Using the data that follows, return exactly the lines from the one that contains "guard_clamps();" through the one that contains "obj.matrix_parent_inverse = Matrix.Identity(4)", ends included.

>>>

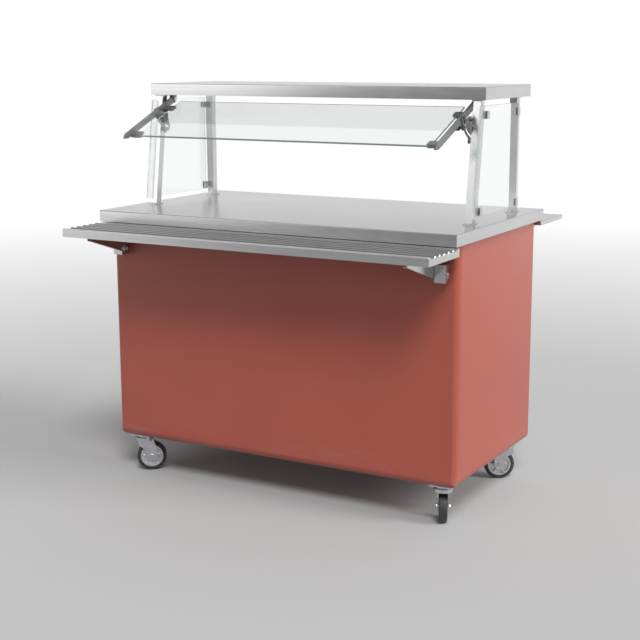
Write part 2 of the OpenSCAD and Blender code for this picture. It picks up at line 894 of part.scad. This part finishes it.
// hub with a web, six ribs and a rim
module wheel_hub(i) {
    color(steel) at_caster(i) translate([trail, 0, axle_z]) rotate([90, 0, 0]) difference() {
        union() {
            translate([0, 0, -tyre_w / 2 - 1]) cylinder(h = tyre_w + 2, r = 12);
            translate([0, 0, -3]) cylinder(h = 6, r = rim_r - 1);
            difference() {
                translate([0, 0, -tyre_w / 2 + 1]) cylinder(h = tyre_w - 2, r = rim_r);
                translate([0, 0, -tyre_w]) cylinder(h = 2 * tyre_w, r = rim_r - 5);
            }
            for (a = [0 : 60 : 359]) rotate(a) translate([8, -2, -tyre_w / 2 + 3])
                cube([rim_r - 12, 4, tyre_w - 6]);
        }
        translate([0, 0, -tyre_w]) cylinder(h = 2 * tyre_w, r = axle_r + pin_clear);
    }
}

module tyre(i) {
    r = 6;
    color(black) at_caster(i) translate([trail, 0, axle_z]) rotate([90, 0, 0]) rotate_extrude()
        intersection() {
            translate([rim_r, -tyre_w / 2]) square([wheel_d / 2 - rim_r, tyre_w]);
            rounded_rect(rim_r - 20, wheel_d / 2, -tyre_w / 2, tyre_w / 2, r);
        }
}

// shoulder axle, with its head and nut outside the legs
module caster_axle(i) {
    out = leg_in + leg_t;
    color(steel) at_caster(i) translate([trail, 0, axle_z]) rotate([90, 0, 0]) {
        translate([0, 0, -leg_in]) cylinder(h = 2 * leg_in, r = axle_r);
        translate([0, 0, -out - nut_h]) cylinder(h = 2 * (out + nut_h), r = 4);
        for (z = [-out - nut_h, out]) translate([0, 0, z]) cylinder(h = nut_h, r = 7.2, $fn = 6);
    }
}

// foot lever of a braked caster, beside the wheel: lever with its shoe, pad and pivot pin
module brake_pedal(i) {
    out = leg_in + leg_t + 1;
    color(black) at_caster(i) translate([pedal_x, 0, pedal_z]) union() {
        along_y(-15, 15) polygon([[-4, 5], [-5, 0], [-3.2, -4], [1.9, -11.5], [7, -14], [12, -13],
                                  [14, -8], [36, -17], [39, -12], [12, 5], [4, 7]]);
        along_y(-17, 17) polygon([[32, -12], [52, -21], [55, -17], [35, -7]]);
        translate([0, out, 0]) rotate([90, 0, 0]) cylinder(h = 2 * out, r = pedal_pin_r);
    }
}

body_shell();
base_channels();
base_deck();
inner_shelf();
inner_shelf_rails();
rear_header();
body_bolts();
countertop();
top_channels();
tray_slide();
tray_stiffeners();
tray_arm_left();
tray_arm_right();
work_shelf();
work_shelf_arm_left();
work_shelf_arm_right();
fold_brackets();
fold_pins();
post_front_left();
post_front_right();
post_rear_left();
post_rear_right();
post_screws();
overhead_shelf();
overhead_soffit();
overhead_channels();
end_glass_left();
end_glass_right();
end_glass_clips();
guard_glass();
guard_arm_left();
guard_arm_right();
guard_clamps();
guard_pivot_brackets();
guard_pivot_pins();
guard_quadrants();
guard_clamp_bolts();
guard_knob_left();
guard_knob_right();
caster_plates();
caster_ball_races();
caster_bolts();
caster_fork(0);  // caster_fork_front_left
caster_fork(1);  // caster_fork_front_right
caster_fork(2);  // caster_fork_rear_left
caster_fork(3);  // caster_fork_rear_right
caster_axle(0);  // caster_axle_front_left
caster_axle(1);  // caster_axle_front_right
caster_axle(2);  // caster_axle_rear_left
caster_axle(3);  // caster_axle_rear_right
wheel_hub(0);  // wheel_hub_front_left
wheel_hub(1);  // wheel_hub_front_right
wheel_hub(2);  // wheel_hub_rear_left
wheel_hub(3);  // wheel_hub_rear_right
tyre(0);  // tyre_front_left
tyre(1);  // tyre_front_right
tyre(2);  // tyre_rear_left
tyre(3);  // tyre_rear_right
brake_pedal(1);  // brake_pedal_front_right
brake_pedal(2);  // brake_pedal_rear_left
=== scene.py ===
"""Studio scene of a mobile serving counter: steel top and shelves, a moulded body and a glass guard."""

import json
import math
import bmesh
import bpy
from mathutils import Matrix, Vector


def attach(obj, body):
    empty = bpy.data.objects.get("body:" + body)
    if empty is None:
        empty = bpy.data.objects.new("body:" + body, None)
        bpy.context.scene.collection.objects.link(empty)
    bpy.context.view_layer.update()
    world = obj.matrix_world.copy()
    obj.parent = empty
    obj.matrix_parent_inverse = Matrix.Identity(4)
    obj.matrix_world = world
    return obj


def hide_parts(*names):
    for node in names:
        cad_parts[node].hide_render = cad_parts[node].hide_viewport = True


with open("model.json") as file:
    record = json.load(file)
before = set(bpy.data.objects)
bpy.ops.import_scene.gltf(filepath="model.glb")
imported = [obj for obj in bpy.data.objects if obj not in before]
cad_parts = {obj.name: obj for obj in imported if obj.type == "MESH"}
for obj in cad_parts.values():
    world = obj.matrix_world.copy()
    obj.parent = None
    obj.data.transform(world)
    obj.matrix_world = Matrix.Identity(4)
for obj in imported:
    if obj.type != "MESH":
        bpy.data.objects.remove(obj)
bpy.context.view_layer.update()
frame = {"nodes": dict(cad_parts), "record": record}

RECORD = frame["record"]
BODY_OF = {node: body for body, nodes in RECORD["behaviour"]["bodies"].items() for node in nodes}
SLOT_OF = {part["node"]: part["material_slot"] for part in RECORD["subparts"]}
MM = 0.001

# How CAD meshes are cleaned and rounded; angles in degrees
WELD = 0.001 * MM
FLAT_ANGLE = 0.6
SHARP_ANGLE = 25
SHADED_SHARP_ANGLE = 32
ROUND_SHARE = 0.22  # a round takes at most this much of the narrower face beside it
PANE_EDGE_SHARE = 0.3  # a face smaller than this much of the pane's largest is its edge
SMALL_ROUND, PANE_ROUND, SHEET_ROUND, BODY_ROUND = 0.8 * MM, 0.9 * MM, 2.2 * MM, 3 * MM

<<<

Complete output:
guard_clamps();
guard_pivot_brackets();
guard_pivot_pins();
guard_quadrants();
guard_clamp_bolts();
guard_knob_left();
guard_knob_right();
caster_plates();
caster_ball_races();
caster_bolts();
caster_fork(0);  // caster_fork_front_left
caster_fork(1);  // caster_fork_front_right
caster_fork(2);  // caster_fork_rear_left
caster_fork(3);  // caster_fork_rear_right
caster_axle(0);  // caster_axle_front_left
caster_axle(1);  // caster_axle_front_right
caster_axle(2);  // caster_axle_rear_left
caster_axle(3);  // caster_axle_rear_right
wheel_hub(0);  // wheel_hub_front_left
wheel_hub(1);  // wheel_hub_front_right
wheel_hub(2);  // wheel_hub_rear_left
wheel_hub(3);  // wheel_hub_rear_right
tyre(0);  // tyre_front_left
tyre(1);  // tyre_front_right
tyre(2);  // tyre_rear_left
tyre(3);  // tyre_rear_right
brake_pedal(1);  // brake_pedal_front_right
brake_pedal(2);  // brake_pedal_rear_left
=== scene.py ===
"""Studio scene of a mobile serving counter: steel top and shelves, a moulded body and a glass guard."""

import json
import math
import bmesh
import bpy
from mathutils import Matrix, Vector


def attach(obj, body):
    empty = bpy.data.objects.get("body:" + body)
    if empty is None:
        empty = bpy.data.objects.new("body:" + body, None)
        bpy.context.scene.collection.objects.link(empty)
    bpy.context.view_layer.update()
    world = obj.matrix_world.copy()
    obj.parent = empty
    obj.matrix_parent_inverse = Matrix.Identity(4)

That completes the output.